The fix? Talk to your agent about the seller’s situation. Is it a corporate relocation? An estate sale? A family downsizing on a timeline? The more you know about what the seller actually wants — speed, certainty, flexibility on closing date — the better you can pair the escalation clause with other offer terms that make your bid feel complete, not just financially competitive.
The One Question You Need to Answer Before You Write the Clause
Before you submit any offer with an escalation clause, ask yourself one honest question:
If the clause triggers at my maximum cap, can I close this deal — financially, emotionally, and logistically — without regret?
If the answer is yes, the clause is the right tool.
If there is any hesitation, adjust the cap. The purpose of this strategy is not to win at any cost. It is to win within your boundaries, on your terms, with full clarity about what you are agreeing to.

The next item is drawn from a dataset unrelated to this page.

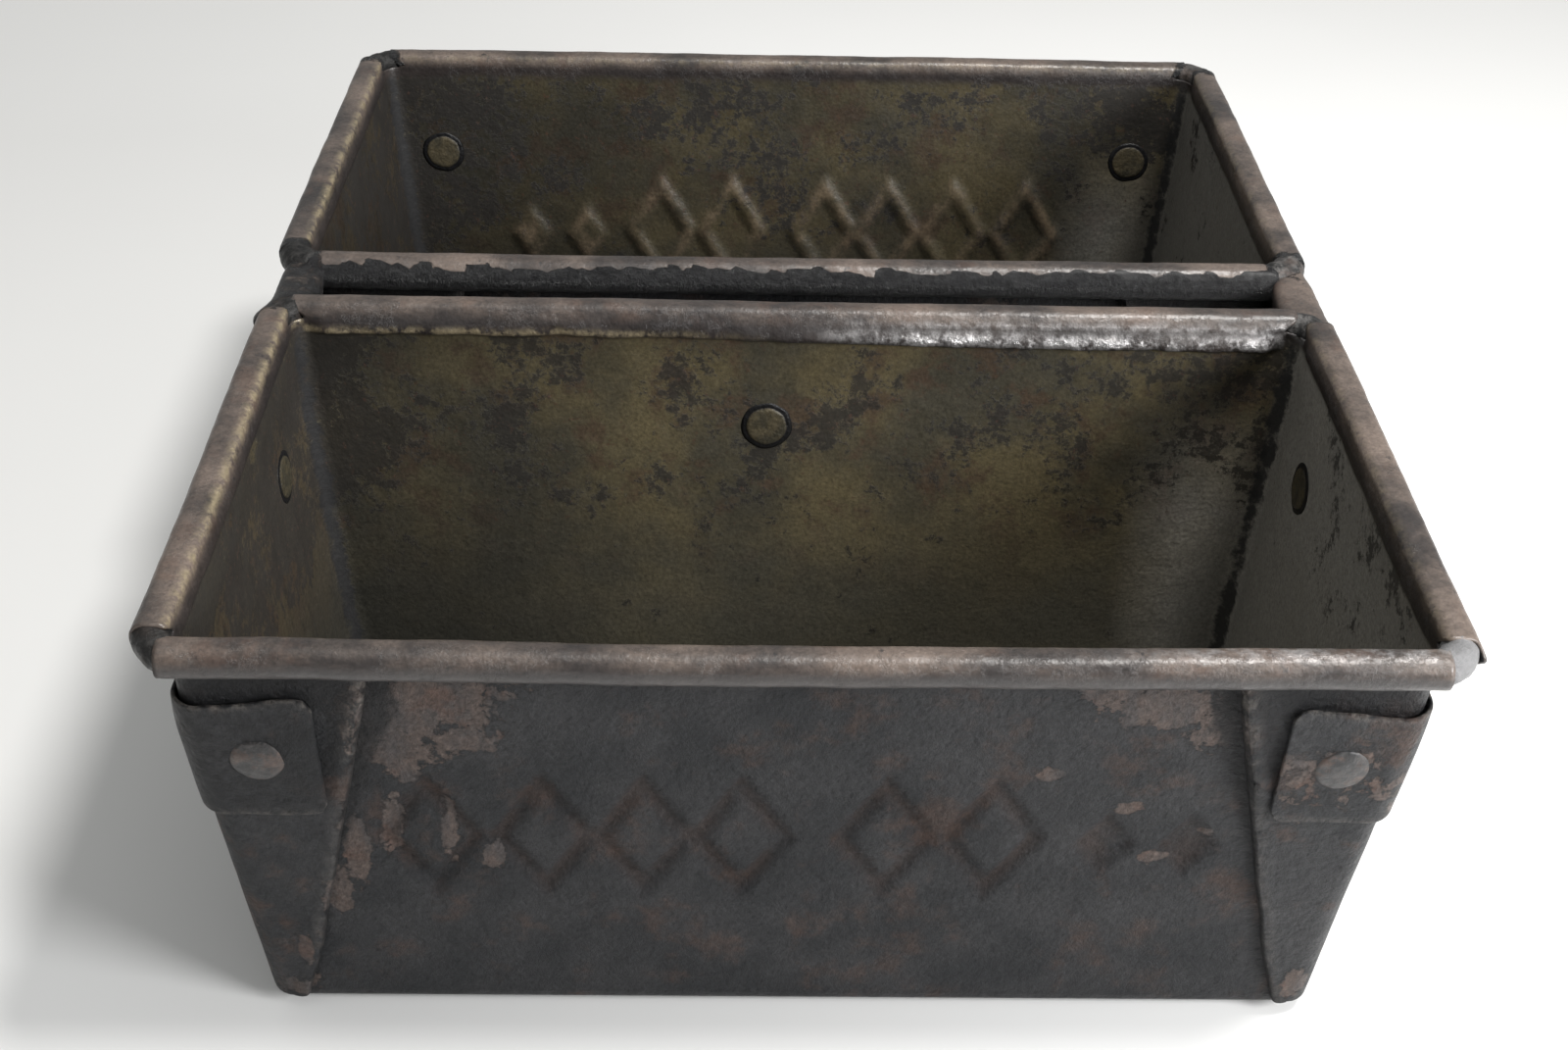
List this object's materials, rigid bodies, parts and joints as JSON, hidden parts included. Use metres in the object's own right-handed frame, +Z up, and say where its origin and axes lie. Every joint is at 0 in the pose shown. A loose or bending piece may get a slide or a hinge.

That is exactly what it did for me.
Final Thought
Losing three homes in four months was genuinely demoralizing. But looking back, those losses forced me to get smarter about how competitive real estate offers actually work.
An escalation clause is not a magic trick. It does not guarantee you win. It does not replace a strong pre-approval, a clean offer, or a well-timed submission. But when the market is moving fast and emotions are running high, it brings a structure that keeps you competitive without compromising your budget.
And in my case, it was the difference between watching someone else move into the home I wanted — and handing over the keys myself.
Disclaimer: Real estate laws and escalation clause regulations vary by state and locality. Always consult with a licensed real estate agent and a real estate attorney before including an escalation clause in your purchase offer.